DATA EXTRACT:
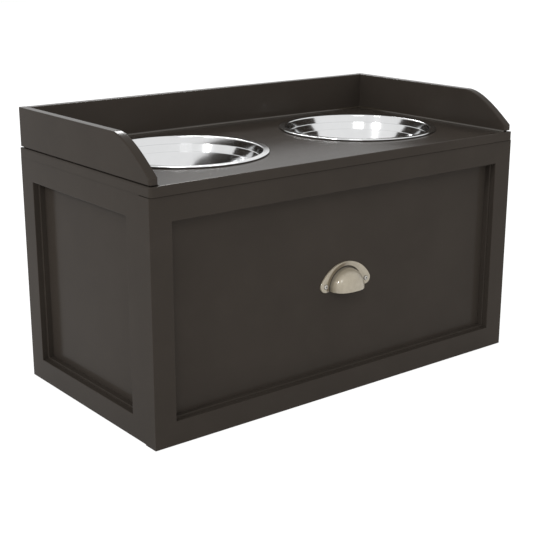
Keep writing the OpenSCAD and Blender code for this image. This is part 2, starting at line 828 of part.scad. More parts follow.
// Bowls. The inner face runs from the rim over the lip, down two banded steps
// and the plain wall to the curve and the flat bottom. The outer face is the
// same line moved outwards and down by the thickness of the sheet.
module bowl() {
    z0 = bowl_rim_z;
    floor_in = z0 - bowl_depth;
    step_fall = bowl_ledge * 0.4;
    lip = [for (a = [90:15:180])
           [bowl_mouth_r + bowl_lip_r, z0 - bowl_lip_r] + bowl_lip_r * [cos(a), sin(a)]];
    bands = [for (i = [1, 2]) let (r = bowl_mouth_r - i * bowl_lean - (i - 1) * bowl_ledge)
             each [[r, z0 - i * bowl_band_h], [r - bowl_ledge, z0 - i * bowl_band_h - step_fall]]];
    turn = [for (a = [0:-9:-90])
            [bowl_floor_r, floor_in + bowl_fillet] + bowl_fillet * [cos(a), sin(a)]];
    inner = concat([[bowl_rim_r - bead_r, z0]], lip, bands, turn, [[0, floor_in]]);
    outer = [for (i = [len(inner) - 2:-1:1]) inner[i] + bowl_sheet * [1, -1]];
    rotate_extrude($fn = 128) {
        polygon(concat(inner, [[0, floor_in - bowl_sheet]], outer,
                       [[bowl_rim_r - bead_r, z0 - bowl_sheet]]));
        translate([bowl_rim_r - bead_r, bowl_seat + bead_r]) circle(bead_r);
    }
}

module bowl_at(s) {
    placed() translate([s * bowl_pitch / 2, depth / 2, top_z]) bowl();
}

module left_bowl() { color([0.84, 0.85, 0.86]) bowl_at(-1); }

module right_bowl() { color([0.84, 0.85, 0.86]) bowl_at(1); }

top_board();
gallery_back_rail();
gallery_left_wing();
gallery_right_wing();
gallery_screws();
left_front_stile();
left_rear_stile();
left_top_rail();
left_bottom_rail();
left_panel();
right_front_stile();
right_rear_stile();
right_top_rail();
right_bottom_rail();
right_panel();
back_panel();
back_screws();
floor_panel();
front_stretcher();
rear_stretcher();
carcass_dowels();
board_screws();
left_runner_channel();
right_runner_channel();
glide_strips();
channel_screws();
bumpers();
front_left_stile();
front_right_stile();
front_top_rail();
front_bottom_rail();
front_panel();
box_left_side();
box_right_side();
box_front();
box_back();
box_bottom();
box_screws();
front_screws();
left_runner_slide();
right_runner_slide();
slide_screws();
cup_pull();
pull_screws();
left_bowl();
right_bowl();
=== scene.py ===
import math

import bmesh
import bpy
import numpy as np
from mathutils import Euler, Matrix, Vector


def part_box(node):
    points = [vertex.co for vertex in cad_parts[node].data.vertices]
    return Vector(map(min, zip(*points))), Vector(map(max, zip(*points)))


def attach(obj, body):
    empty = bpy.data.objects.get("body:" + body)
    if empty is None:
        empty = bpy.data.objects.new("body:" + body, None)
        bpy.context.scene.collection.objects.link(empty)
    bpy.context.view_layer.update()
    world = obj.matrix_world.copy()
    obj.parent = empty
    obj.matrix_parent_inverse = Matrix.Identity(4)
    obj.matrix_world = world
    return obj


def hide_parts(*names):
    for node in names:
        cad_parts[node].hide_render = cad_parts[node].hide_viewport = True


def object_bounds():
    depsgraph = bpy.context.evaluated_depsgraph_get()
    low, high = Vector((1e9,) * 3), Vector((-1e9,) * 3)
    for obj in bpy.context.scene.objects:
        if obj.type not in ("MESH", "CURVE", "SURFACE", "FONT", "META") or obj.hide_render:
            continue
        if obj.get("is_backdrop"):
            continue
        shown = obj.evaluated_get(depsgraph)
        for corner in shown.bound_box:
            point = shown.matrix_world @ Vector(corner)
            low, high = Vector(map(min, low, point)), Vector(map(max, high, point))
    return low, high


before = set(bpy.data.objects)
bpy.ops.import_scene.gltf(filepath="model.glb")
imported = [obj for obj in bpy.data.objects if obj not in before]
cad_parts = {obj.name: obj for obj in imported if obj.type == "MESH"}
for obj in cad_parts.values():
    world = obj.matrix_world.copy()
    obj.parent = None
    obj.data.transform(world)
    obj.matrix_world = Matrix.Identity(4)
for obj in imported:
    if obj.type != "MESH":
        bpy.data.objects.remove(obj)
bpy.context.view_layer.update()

# Camera: a long lens at a standing person's distance, turned 38 degrees to the
# right of the drawer's normal and tipped 16 degrees down.
camera_data = bpy.data.cameras.new("camera")
camera_data.lens = 77.5
camera_data.sensor_width = 36
camera = bpy.data.objects.new("camera", camera_data)
camera.location = (-0.9539, -1.1986, 0.5857)
camera.rotation_euler = Euler((math.radians(90 - 16.32), 0, math.radians(-38.03)))
bpy.context.scene.collection.objects.link(camera)
bpy.context.scene.camera = camera


# Frames of the sides and of the drawer front: stiles and rails of fibreboard,
# grooved for the centre panel, stepped by a small ledge and sprayed with a dark
# satin paint, so that the joints between them don't show.
class Wire:
    """An output socket in a material's node tree; arithmetic on it adds Math nodes."""

    def __init__(self, tree, socket=None):
        self.tree, self.socket = tree, socket

    def node(self, kind, settings=None, sockets=None, out=0):
        """New node of a kind: its settings first, then values or wires by socket name or number."""
        made = self.tree.nodes.new(kind)
        for key, value in (settings or {}).items():
            setattr(made, key, value)
        for key, value in (sockets or {}).items():
            if isinstance(value, Wire):
                self.tree.links.new(value.socket, made.inputs[key])
            elif isinstance(value, tuple) and len(value) == 3 and made.inputs[key].type == "RGBA":
                made.inputs[key].default_value = (*value, 1)
            else:
                made.inputs[key].default_value = value
        return Wire(self.tree, made.outputs[out] if len(made.outputs) else None)

    def math(self, operation, *values):
        """A Math node's result for numbers or wires; self only says which tree."""
        return self.node("ShaderNodeMath", {"operation": operation}, dict(enumerate(values)))

    def __add__(self, other):
        return self.math("ADD", self, other)

    def __radd__(self, other):
        return self.math("ADD", other, self)

    def __sub__(self, other):
        return self.math("SUBTRACT", self, other)

    def __rsub__(self, other):
        return self.math("SUBTRACT", other, self)

    def __mul__(self, other):
        return self.math("MULTIPLY", self, other)

    def __rmul__(self, other):
        return self.math("MULTIPLY", other, self)

    def __pow__(self, other):
        return self.math("POWER", self, other)

    def absolute(self):
        return self.math("ABSOLUTE", self)

    def larger(self, other):
        return self.math("MAXIMUM", self, other)

    def ramp(self, low, high, to_low=0.0, to_high=1.0):
        """The value carried from low..high to to_low..to_high and held at both ends."""
        return self.node("ShaderNodeMapRange", {"clamp": True},
                         {0: self, 1: low, 2: high, 3: to_low, 4: to_high})

    def mix(self, first, second):
        """Colour between first and second by this value."""
        return self.node("ShaderNodeMix", {"data_type": "RGBA", "clamp_factor": True},
                         {0: self, 6: first, 7: second}, out=2)

    def noise(self, place, scale, detail=2.0, rough=0.5):
        """Soft random value from 0 to 1 over a place, scale waves to the metre."""
        return self.node("ShaderNodeTexNoise", {"noise_dimensions": "3D"},
                         {"Vector": place, "Scale": scale, "Detail": detail, "Roughness": rough})

    def bump(self, height, distance, strength=1.0, under=None):
        """Normal tilted by a height; under is another bump beneath it."""
        sockets = {"Height": height, "Distance": distance, "Strength": strength}
        if under is not None:
            sockets["Normal"] = under
        return self.node("ShaderNodeBump", None, sockets)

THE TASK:
Using the data above, transcribe the lines that run from the line with "0.85, 0.86]) bowl_at(1);" to the line with "before = set(bpy.data.objects)", both ends kept, and output nothing else.

WRITTEN ANSWER:
module right_bowl() { color([0.84, 0.85, 0.86]) bowl_at(1); }

top_board();
gallery_back_rail();
gallery_left_wing();
gallery_right_wing();
gallery_screws();
left_front_stile();
left_rear_stile();
left_top_rail();
left_bottom_rail();
left_panel();
right_front_stile();
right_rear_stile();
right_top_rail();
right_bottom_rail();
right_panel();
back_panel();
back_screws();
floor_panel();
front_stretcher();
rear_stretcher();
carcass_dowels();
board_screws();
left_runner_channel();
right_runner_channel();
glide_strips();
channel_screws();
bumpers();
front_left_stile();
front_right_stile();
front_top_rail();
front_bottom_rail();
front_panel();
box_left_side();
box_right_side();
box_front();
box_back();
box_bottom();
box_screws();
front_screws();
left_runner_slide();
right_runner_slide();
slide_screws();
cup_pull();
pull_screws();
left_bowl();
right_bowl();
=== scene.py ===
import math

import bmesh
import bpy
import numpy as np
from mathutils import Euler, Matrix, Vector


def part_box(node):
    points = [vertex.co for vertex in cad_parts[node].data.vertices]
    return Vector(map(min, zip(*points))), Vector(map(max, zip(*points)))


def attach(obj, body):
    empty = bpy.data.objects.get("body:" + body)
    if empty is None:
        empty = bpy.data.objects.new("body:" + body, None)
        bpy.context.scene.collection.objects.link(empty)
    bpy.context.view_layer.update()
    world = obj.matrix_world.copy()
    obj.parent = empty
    obj.matrix_parent_inverse = Matrix.Identity(4)
    obj.matrix_world = world
    return obj


def hide_parts(*names):
    for node in names:
        cad_parts[node].hide_render = cad_parts[node].hide_viewport = True


def object_bounds():
    depsgraph = bpy.context.evaluated_depsgraph_get()
    low, high = Vector((1e9,) * 3), Vector((-1e9,) * 3)
    for obj in bpy.context.scene.objects:
        if obj.type not in ("MESH", "CURVE", "SURFACE", "FONT", "META") or obj.hide_render:
            continue
        if obj.get("is_backdrop"):
            continue
        shown = obj.evaluated_get(depsgraph)
        for corner in shown.bound_box:
            point = shown.matrix_world @ Vector(corner)
            low, high = Vector(map(min, low, point)), Vector(map(max, high, point))
    return low, high


before = set(bpy.data.objects)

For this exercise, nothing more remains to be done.